Analyzed in that way, we have:
GP (old version): 87db is produced at 1 watt into 8 ohms, which corresponds to a current of 0.354 amps.
GP Home: 87db is produced at 3db less than 2.83 volts, which is 2.00 volts, which corresponds to a current of 0.333 amps into its 6 ohms.
0.333 amps vs. 0.354 amps is a difference of 0.53db. So I would expect the "leaving Class A" threshold to occur at a volume level which is 0.53db higher for the Home version than for the old version. Which is an insignificant difference, as you essentially concluded.

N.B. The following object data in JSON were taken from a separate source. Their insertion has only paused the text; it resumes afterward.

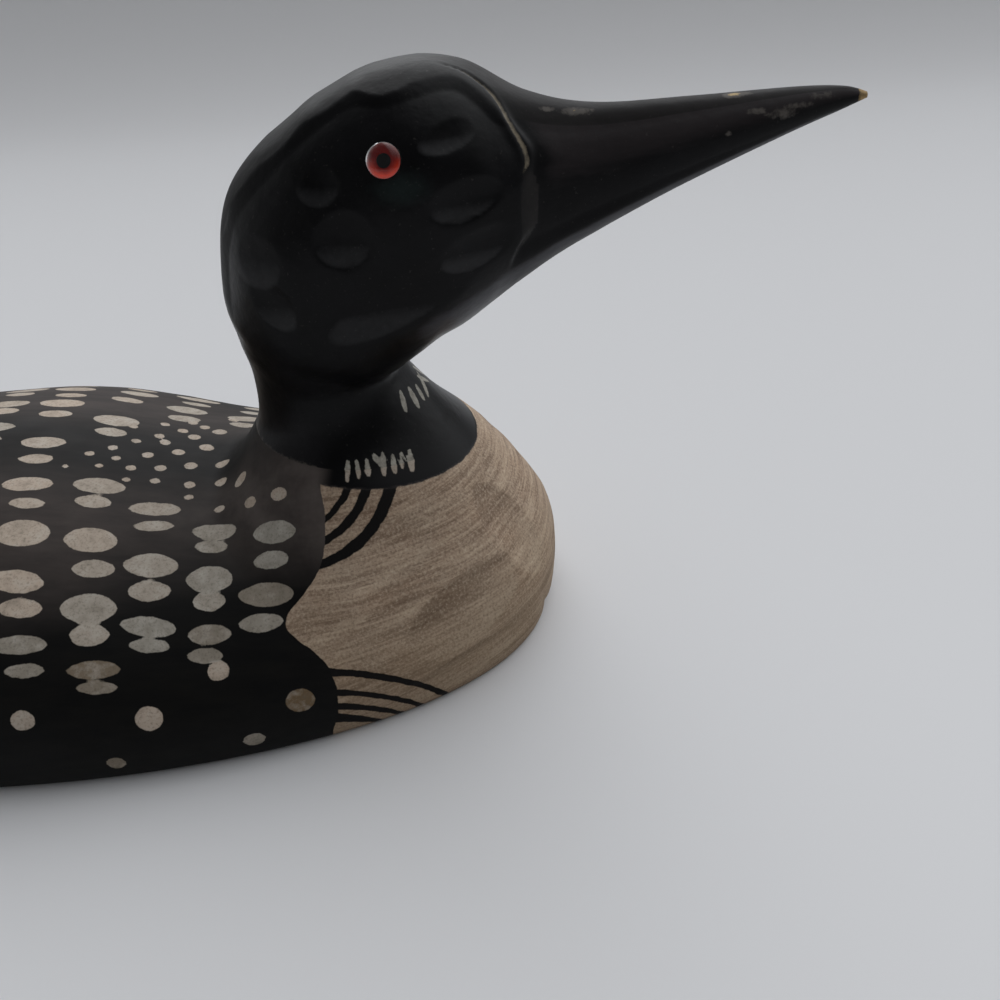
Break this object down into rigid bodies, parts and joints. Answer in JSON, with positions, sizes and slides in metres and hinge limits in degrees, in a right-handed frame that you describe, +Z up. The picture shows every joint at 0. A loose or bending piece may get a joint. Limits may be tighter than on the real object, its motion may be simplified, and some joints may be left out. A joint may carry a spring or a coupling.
{
  "type": "loon decoy",
  "caption": "Carved and painted wooden loon decoy with a flat underside, an upright neck, a long pointed bill and red glass eyes.",
  "frame": {"origin": "middle of the flat underside", "axes": "+X from tail to bill, +Y to the loon's left, +Z up; millimetres in the source, metres in the packed part"},
  "size_m": [0.3202, 0.1406, 0.1384],
  "materials": {
    "body_paint": "hand-painted matt black-brown and tan with pale spots, worn",
    "head_paint": "satin black paint over carved wood, worn at the bill",
    "eye_glass": "clear polished glass over a red iris and a black pupil"
  },
  "bodies": {
    "root": {"body": "body_paint", "head": "head_paint", "eye_right": "eye_glass", "eye_left": "eye_glass"}
  },
  "joints": []
}
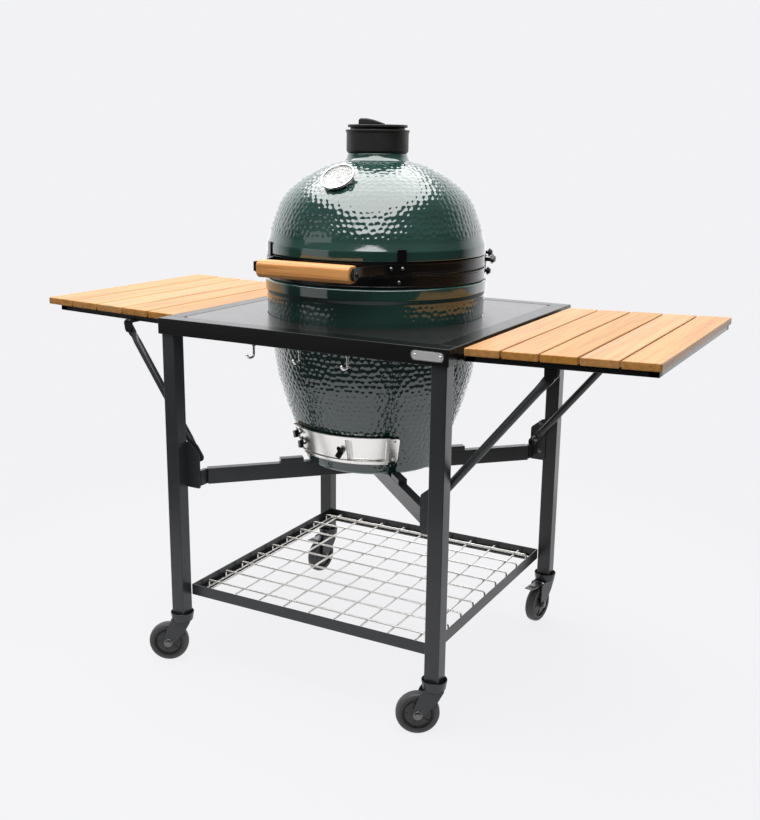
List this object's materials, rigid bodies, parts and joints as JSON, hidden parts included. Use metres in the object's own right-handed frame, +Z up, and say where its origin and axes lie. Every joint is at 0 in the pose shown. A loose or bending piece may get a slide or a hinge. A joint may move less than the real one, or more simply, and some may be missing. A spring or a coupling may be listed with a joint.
{
  "type": "kamado ceramic grill",
  "caption": "Egg-shaped ceramic charcoal grill with a hinged dome, set in a wheeled steel table with a wire tray and folding wooden side shelves.",
  "frame": {"origin": "on the floor under the middle of the whole grill's bounding box; the egg's axis is 13.5 mm behind it, because the front wheels trail forward", "axes": "+Z up, the draft door and handle face -Y, the shelves reach along X"},
  "size_m": [1.6032, 0.7914, 1.35],
  "materials": {
    "powder_coat": "satin",
    "plate_coat": "matte",
    "stainless": "satin",
    "badge": "polished",
    "black_steel": "satin",
    "glaze": "gloss",
    "fireclay": "matte",
    "cast_iron": "matte",
    "felt": "matte",
    "zinc": "satin",
    "grip_wood": "satin",
    "teak": "satin",
    "dial_glass": "gloss",
    "needle_paint": "satin",
    "tyre": "matte"
  },
  "bodies": {
    "stand": {"top_frame": "powder_coat", "insert_plate": "plate_coat", "front_left_leg": "powder_coat", "front_right_leg": "powder_coat", "back_left_leg": "powder_coat", "back_right_leg": "powder_coat", "cross_frame": "powder_coat", "tray_frame": "powder_coat", "wire_grid": "stainless", "badge_plate": "badge", "hook_rail": "black_steel", "base_shell": "glaze", "firebox": "fireclay", "fire_ring": "fireclay", "fire_grate": "cast_iron", "cooking_grid": "stainless", "base_gasket": "felt", "base_band": "black_steel", "hinge_pin": "zinc", "hinge_spring": "zinc", "draft_frame": "stainless"},
    "draft_door": {"draft_door": "stainless"},
    "draft_screen": {"draft_screen": "stainless"},
    "dome": {"dome_shell": "glaze", "dome_gasket": "felt", "dome_band": "black_steel", "handle_bracket_left": "black_steel", "handle_bracket_right": "black_steel", "handle_grip": "grip_wood", "thermometer_case": "zinc", "thermometer_lens": "dial_glass", "vent_collar": "cast_iron"},
    "needle": {"thermometer_needle": "needle_paint"},
    "vent_disc": {"vent_disc": "cast_iron"},
    "left_shelf": {"left_shelf_frame": "powder_coat", "left_shelf_slat_1": "teak", "left_shelf_slat_2": "teak", "left_shelf_slat_3": "teak", "left_shelf_slat_4": "teak", "left_shelf_slat_5": "teak"},
    "left_front_brace": {"left_front_brace": "powder_coat"},
    "left_back_brace": {"left_back_brace": "powder_coat"},
    "right_shelf": {"right_shelf_frame": "powder_coat", "right_shelf_slat_1": "teak", "right_shelf_slat_2": "teak", "right_shelf_slat_3": "teak", "right_shelf_slat_4": "teak", "right_shelf_slat_5": "teak"},
    "right_front_brace": {"right_front_brace": "powder_coat"},
    "right_back_brace": {"right_back_brace": "powder_coat"},
    "front_left_caster": {"front_left_caster_fork": "black_steel"},
    "front_left_wheel": {"front_left_wheel": "tyre"},
    "front_right_caster": {"front_right_caster_fork": "black_steel"},
    "front_right_wheel": {"front_right_wheel": "tyre"},
    "back_left_caster": {"back_left_caster_fork": "black_steel"},
    "back_left_wheel": {"back_left_wheel": "tyre"},
    "back_left_brake": {"back_left_brake_lever": "zinc"},
    "back_right_caster": {"back_right_caster_fork": "black_steel"},
    "back_right_wheel": {"back_right_wheel": "tyre"},
    "back_right_brake": {"back_right_brake_lever": "zinc"}
  },
  "joints": [
    {"name": "dome_hinge", "type": "hinge", "parent": "stand", "child": "dome", "pos_m": [0, 0.3155, 1], "axis": [-1, 0, 0], "range_deg": [0, 75]},
    {"name": "vent_disc_swing", "type": "hinge", "parent": "dome", "child": "vent_disc", "pos_m": [0.05, 0.0475, 1.331], "axis": [0, 0, 1], "range_deg": [0, 60]},
    {"name": "thermometer_needle_turn", "type": "hinge", "parent": "dome", "child": "needle", "pos_m": [0, -0.1745, 1.2185], "axis": [0, -0.6561, 0.7547], "range_deg": [-150, 100], "stiffness_Nm_per_rad": 0.0002},
    {"name": "draft_door_slide", "type": "hinge", "parent": "stand", "child": "draft_door", "pos_m": [0, 0.0135, 0.577], "axis": [0, 0, 1], "range_deg": [0, 27]},
    {"name": "draft_screen_slide", "type": "hinge", "parent": "stand", "child": "draft_screen", "pos_m": [0, 0.0135, 0.577], "axis": [0, 0, 1], "range_deg": [0, 23]},
    {"name": "left_shelf_fold", "type": "hinge", "parent": "stand", "child": "left_shelf", "pos_m": [-0.387, 0.0135, 0.857], "axis": [0, -1, 0], "range_deg": [0, 90]},
    {"name": "left_front_brace_swing", "type": "hinge", "parent": "stand", "child": "left_front_brace", "pos_m": [-0.321, -0.3065, 0.547], "axis": [0, -1, 0], "range_deg": [0, 135]},
    {"name": "left_back_brace_swing", "type": "hinge", "parent": "stand", "child": "left_back_brace", "pos_m": [-0.321, 0.3335, 0.547], "axis": [0, -1, 0], "range_deg": [0, 135]},
    {"name": "right_shelf_fold", "type": "hinge", "parent": "stand", "child": "right_shelf", "pos_m": [0.387, 0.0135, 0.857], "axis": [0, 1, 0], "range_deg": [0, 90]},
    {"name": "right_front_brace_swing", "type": "hinge", "parent": "stand", "child": "right_front_brace", "pos_m": [0.321, -0.3065, 0.523], "axis": [0, 1, 0], "range_deg": [0, 130]},
    {"name": "right_back_brace_swing", "type": "hinge", "parent": "stand", "child": "right_back_brace", "pos_m": [0.321, 0.3335, 0.523], "axis": [0, 1, 0], "range_deg": [0, 130]},
    {"name": "front_left_caster_swivel", "type": "hinge", "parent": "stand", "child": "front_left_caster", "pos_m": [-0.356, -0.3425, 0.11], "axis": [0, 0, 1], "continuous": true},
    {"name": "front_left_wheel_spin", "type": "hinge", "parent": "front_left_caster", "child": "front_left_wheel", "pos_m": [-0.38761, -0.35973, 0.05], "axis": [0.4787, -0.878, 0], "continuous": true},
    {"name": "front_right_caster_swivel", "type": "hinge", "parent": "stand", "child": "front_right_caster", "pos_m": [0.356, -0.3425, 0.11], "axis": [0, 0, 1], "continuous": true},
    {"name": "front_right_wheel_spin", "type": "hinge", "parent": "front_right_caster", "child": "front_right_wheel", "pos_m": [0.32439, -0.35973, 0.05], "axis": [0.4787, -0.878, 0], "continuous": true},
    {"name": "back_left_caster_swivel", "type": "hinge", "parent": "stand", "child": "back_left_caster", "pos_m": [-0.356, 0.3695, 0.11], "axis": [0, 0, 1], "continuous": true},
    {"name": "back_left_wheel_spin", "type": "hinge", "parent": "back_left_caster", "child": "back_left_wheel", "pos_m": [-0.36163, 0.33394, 0.05], "axis": [0.9877, -0.1564, 0], "continuous": true},
    {"name": "back_left_brake_press", "type": "hinge", "parent": "back_left_caster", "child": "back_left_brake", "pos_m": [-0.36148, 0.33493, 0.107], "axis": [0.9877, -0.1564, 0], "range_deg": [0, 10]},
    {"name": "back_right_caster_swivel", "type": "hinge", "parent": "stand", "child": "back_right_caster", "pos_m": [0.356, 0.3695, 0.11], "axis": [0, 0, 1], "continuous": true},
    {"name": "back_right_wheel_spin", "type": "hinge", "parent": "back_right_caster", "child": "back_right_wheel", "pos_m": [0.35037, 0.33394, 0.05], "axis": [0.9877, -0.1564, 0], "continuous": true},
    {"name": "back_right_brake_press", "type": "hinge", "parent": "back_right_caster", "child": "back_right_brake", "pos_m": [0.35052, 0.33493, 0.107], "axis": [0.9877, -0.1564, 0], "range_deg": [0, 10]}
  ],
  "couplings": [
    {"joint": "left_front_brace_swing", "follows": "left_shelf_fold", "ratio": 1.48},
    {"joint": "left_back_brace_swing", "follows": "left_shelf_fold", "ratio": 1.48},
    {"joint": "right_front_brace_swing", "follows": "right_shelf_fold", "ratio": 1.43},
    {"joint": "right_back_brace_swing", "follows": "right_shelf_fold", "ratio": 1.43}
  ]
}
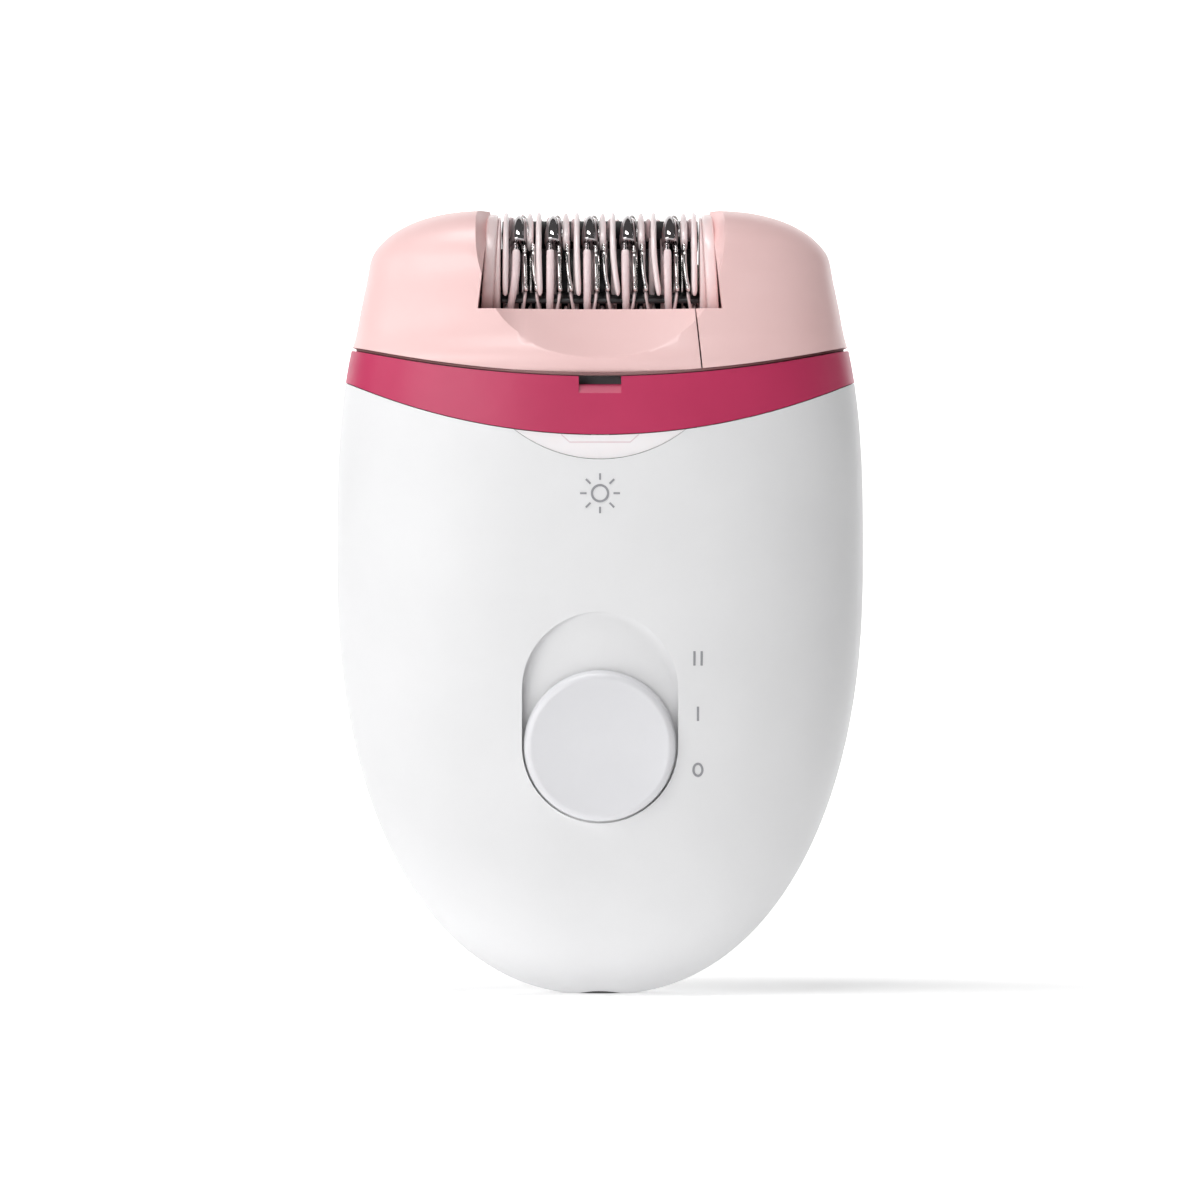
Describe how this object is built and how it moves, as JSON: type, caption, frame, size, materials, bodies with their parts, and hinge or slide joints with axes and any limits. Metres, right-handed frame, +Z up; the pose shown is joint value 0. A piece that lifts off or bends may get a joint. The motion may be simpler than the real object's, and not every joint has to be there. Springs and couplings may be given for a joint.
{
  "type": "epilator",
  "caption": "Palm-sized corded epilator: egg-shaped white body with a round slide switch, magenta collar and a pink pull-off head with a rotating tweezer drum.",
  "frame": {"origin": "centre of the small flat at the bottom of the body, in the middle of the whole object's box", "axes": "+Z up towards the tweezer drum, -Y out of the front with the slide switch, +X towards the gear cover"},
  "size_m": [0.0743, 0.0433, 0.11],
  "materials": {
    "white_shell": "gloss",
    "white_button": "satin",
    "magenta": "gloss",
    "pink_housing": "satin",
    "pink_guard": "satin",
    "pink_rib": "satin",
    "pale_fin": "satin",
    "dark_chrome": "polished",
    "spring_steel": "polished",
    "lens": "clear, frosted inside",
    "ink": "pad printed",
    "black_plastic": "matt",
    "grey_plastic": "matt",
    "gear_plastic": "satin",
    "brass": "turned",
    "steel": "satin",
    "magnet": "matt",
    "board": "solder mask",
    "board_black": "matt",
    "led": "clear",
    "wire": "matt"
  },
  "bodies": {
    "root": {"front_shell": "white_shell", "back_shell": "white_shell", "collar_ring": "magenta", "light_window": "lens", "printed_marks": "ink", "led_board": "board", "led_lamp": "led", "motor_frame": "grey_plastic", "motor_can": "steel", "motor_magnets": "magnet", "motor_end_cap": "black_plastic", "circuit_board": "board", "board_parts": "board_black", "switch_body": "black_plastic", "socket_housing": "black_plastic", "socket_contact": "brass", "idler_axle": "steel", "frame_screws": "steel", "lead_wires": "wire", "release_spring": "steel"},
    "rotor": {"motor_shaft": "steel", "motor_armature": "steel", "motor_pinion": "brass"},
    "idler": {"idler_gear": "gear_plastic"},
    "head": {"head_housing": "pink_housing", "gear_cover": "pink_housing", "head_base": "grey_plastic", "head_screws": "steel", "transfer_axle": "steel", "drum_axle": "steel", "left_guard": "pink_guard", "right_guard": "pink_guard"},
    "transfer": {"transfer_gear": "gear_plastic"},
    "drum": {"drum_core": "black_plastic", "drum_gear": "gear_plastic", "rib_disc_1": "pink_rib", "rib_disc_2": "pink_rib", "rib_disc_3": "pink_rib", "rib_disc_4": "pink_rib", "rib_disc_5": "pink_rib", "hood_1": "dark_chrome", "hood_2": "dark_chrome", "hood_3": "dark_chrome", "hood_4": "dark_chrome", "hood_5": "dark_chrome", "tweezer_pair_1": "spring_steel", "tweezer_pair_2": "spring_steel", "tweezer_pair_3": "spring_steel", "tweezer_pair_4": "spring_steel", "tweezer_pair_5": "spring_steel", "fin_disc_1": "pale_fin", "fin_disc_2": "pale_fin", "fin_disc_3": "pale_fin", "fin_disc_4": "pale_fin", "fin_disc_5": "pale_fin", "fin_disc_6": "pale_fin"},
    "switch": {"switch_button": "white_button", "switch_slider": "grey_plastic"},
    "release": {"release_button": "white_shell"}
  },
  "joints": [
    {"name": "head_lift", "type": "slide", "parent": "root", "child": "head", "axis": [0, 0, 1], "range_m": [0, 0.03]},
    {"name": "drum_spin", "type": "hinge", "parent": "head", "child": "drum", "pos_m": [0, 0, 0.1], "axis": [1, 0, 0], "continuous": true},
    {"name": "transfer_spin", "type": "hinge", "parent": "head", "child": "transfer", "pos_m": [0, 0, 0.08525], "axis": [1, 0, 0], "continuous": true},
    {"name": "idler_spin", "type": "hinge", "parent": "root", "child": "idler", "pos_m": [0, 0, 0.0745], "axis": [1, 0, 0], "continuous": true},
    {"name": "motor_spin", "type": "hinge", "parent": "root", "child": "rotor", "pos_m": [0, 0, 0.0655], "axis": [1, 0, 0], "continuous": true},
    {"name": "slide_switch", "type": "slide", "parent": "root", "child": "switch", "axis": [0, -0.102, 0.9948], "range_m": [0, 0.0079]},
    {"name": "release_press", "type": "slide", "parent": "root", "child": "release", "axis": [0, -1, 0], "range_m": [0, 0.0015], "stiffness_N_per_m": 300, "springref_m": -0.001, "deforming": ["release_spring"]}
  ],
  "couplings": [
    {"joint": "transfer_spin", "follows": "drum_spin", "ratio": -0.90323},
    {"joint": "idler_spin", "follows": "drum_spin", "ratio": 2.3333},
    {"joint": "motor_spin", "follows": "drum_spin", "ratio": -6.0667}
  ]
}
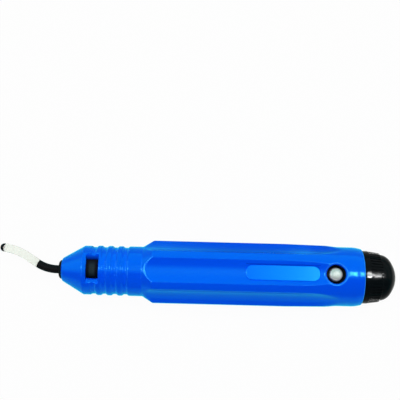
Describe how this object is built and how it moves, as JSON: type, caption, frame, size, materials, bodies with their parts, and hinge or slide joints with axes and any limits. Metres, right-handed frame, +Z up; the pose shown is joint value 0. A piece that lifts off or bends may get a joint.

Gipp, if this is more than a curiosity question, or if it can lead to spending money, I would suggest you contact Pass Labs directly and ask this question. Simply ask them what power amp is needed to drive whatever speakers you want. This kind of theoretical talk happens on this board before, and people mean well also. In reality, that's just isn't how it works. Bombayawalla already hinted at problem when the base driver is present. The last time I check, practically all speakers have some kind of a woofer or midrange-woofer combo. Then also there was some suggestion months ago that perhaps a diffent amp could drive the woofer of some speakers, with associated problems as the discussion goes on. Well on top of all that mess, I am not even convinced that all tweeter and the midrange combos could be driven by tiny amp. It depends on cross-over design, and not all midrange are really "midrange" either.
silly question: if you can't "tell" by listening then why bother obsessing about when it "leaves" class A? It's not like your speakers are suddenly fed a distored signal the magnitude of which swamps out low level signals-- 15 watts rms (in any class of operation) in a 20x15 room with your speakers would be quite loud.
forget all the numbers nonsense: does the combination sound good to you? I bet it sounds excellent!